Konsep hybrid renewable park juga mulai populer – kombinasi angin, surya, penyimpanan baterai, dan produksi hidrogen hijau dalam satu lokasi terintegrasi. Ini memaksimalkan utilisasi lahan dan infrastruktur transmisi. Beberapa proyek percontohan di Texas dan Australia sudah menunjukkan keandalan model ini meski dalam kondisi cuaca ekstrim.
Inovasi material akan membuat turbin lebih hemat dan tahan lama. Peneliti sedang mengembangkan bilah dari bahan komposit baru termasuk serat nanokarbon dan resin bio-based yang bisa didaur ulang sepenuhnya. Teknologi 3D printing juga mulai dipakai untuk komponen turbin, mengurangi biaya logistik dan memungkinkan produksi di lokasi terpencil.
Yang paling menarik, konsep urban wind energy sedang dikembangkan untuk perkotaan. Turbin vertikal kecil tapi efisien bisa dipasang di atap gedung atau di antara bangunan tinggi yang secara alami menciptakan "wind corridor". Ini bisa menjadi solusi distributed energy generation yang melengkapi jaringan listrik konvensional. Dengan semua perkembangan ini, energi angin diprediksi akan menyumbang lebih dari 20% pasokan listrik global pada 2030.

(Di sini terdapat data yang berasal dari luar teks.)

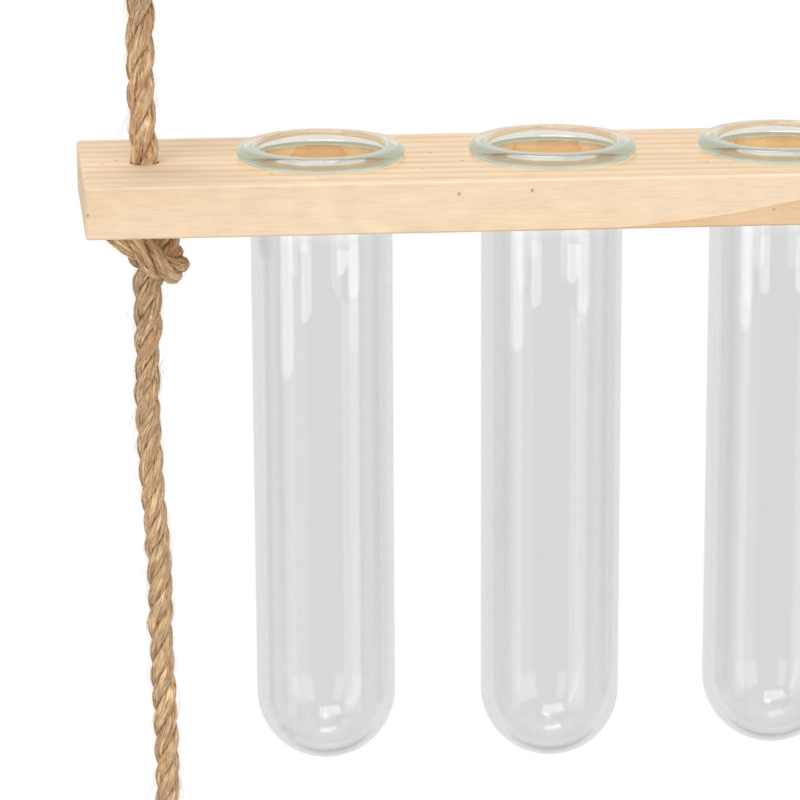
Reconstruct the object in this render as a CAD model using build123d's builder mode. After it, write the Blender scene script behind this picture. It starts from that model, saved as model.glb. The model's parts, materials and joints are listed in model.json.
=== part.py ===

Baca Juga: Perlengkapan Wajib Saat Liburan Alam Terbaik
Studi Kasus Pembangkit Tenaga Angin di Indonesia
Indonesia mulai serius mengembangkan pembangkit tenaga angin dengan beberapa proyek percontohan yang menarik. Salah satu yang terbesar adalah PLTB Sidrap di Sulawesi Selatan dengan kapasitas 75 MW, terdiri dari 30 turbin setinggi 80 meter. Proyek pertama di Asia Tenggara ini, dikembangkan oleh UPC Renewables, mampu memasok listrik untuk 70.000 rumah dan menjadi model bagi pengembangan energi angin di daerah lain.
Daerah lain yang potensial adalah NTT dan NTB dengan kecepatan angin rata-rata 6-8 m/detik. Di Sumba, proyek hybrid (angin-surya-diesel) telah beroperasi untuk melistriki desa-desa terpencil. Hasil studi German Aerospace Center menunjukkan beberapa titik di pantai selatan Jawa dan NTT cocok untuk pengembangan turbin besar.
Di Sidimpuan, Sumatera Utara, ada skema menarik berupa turbin skala kecil (50-100 kW) yang dipasang bersama kebun kopi rakyat. Sistem ini memberi nilai tambah bagi petani karena hasil panen bisa diproses menggunakan listrik dari turbin mereka sendiri. Model kolaborasi semacam ini sedang dikaji untuk diterapkan di daerah agraris lainnya.
Tantangan utama di Indonesia adalah kondisi angin yang bervariasi antar wilayah dan musim. Pembangkit di Sidrap misalnya punya capacity factor sekitar 32% (bandingkan dengan Denmark yang mencapai 45%). Tapi Kementerian ESDM ESDM sedang menyusun peta jalan pengembangan energi angin dengan target 1,8 GW kapasitas terpasang pada 2025, terutama di daerah dengan karakteristik angin stabil seperti pesisir selatan Jawa dan pantai utara Sulawesi.
Yang keren, beberapa startup lokal mulai mengembangkan turbin vertikal kecil untuk skala UMKM dan pulau terpencil. Salah satunya adalah Tephys dari ITS yang rancangannya cocok untuk kecepatan angin rendah khas beberapa wilayah Indonesia. Jika proyek-proyek ini berhasil, bisa jadi model pengembangan energi angin yang lebih sesuai dengan kondisi lokal dibandingkan model impor besar-besaran.

Pembangkit tenaga angin menawarkan solusi energi bersih yang semakin layak dipertimbangkan untuk Indonesia. Dari prinsip kerja sederhana sampai integrasi dengan teknologi hidrogen, potensinya cukup besar meski perlu penyesuaian dengan kondisi lokal. Proyek-proyek percontohan di Sidrap dan Sumba membuktikan tenaga angin bisa bekerja di beberapa wilayah kita. Tantangan utama memang di optimalisasi teknologi untuk kecepatan angin tropis yang unik. Tapi dengan perkembangan material dan desain turbin terkini, energi angin bisa jadi pilihan realistis untuk membantu transisi energi tanpa mengorbankan lingkungan.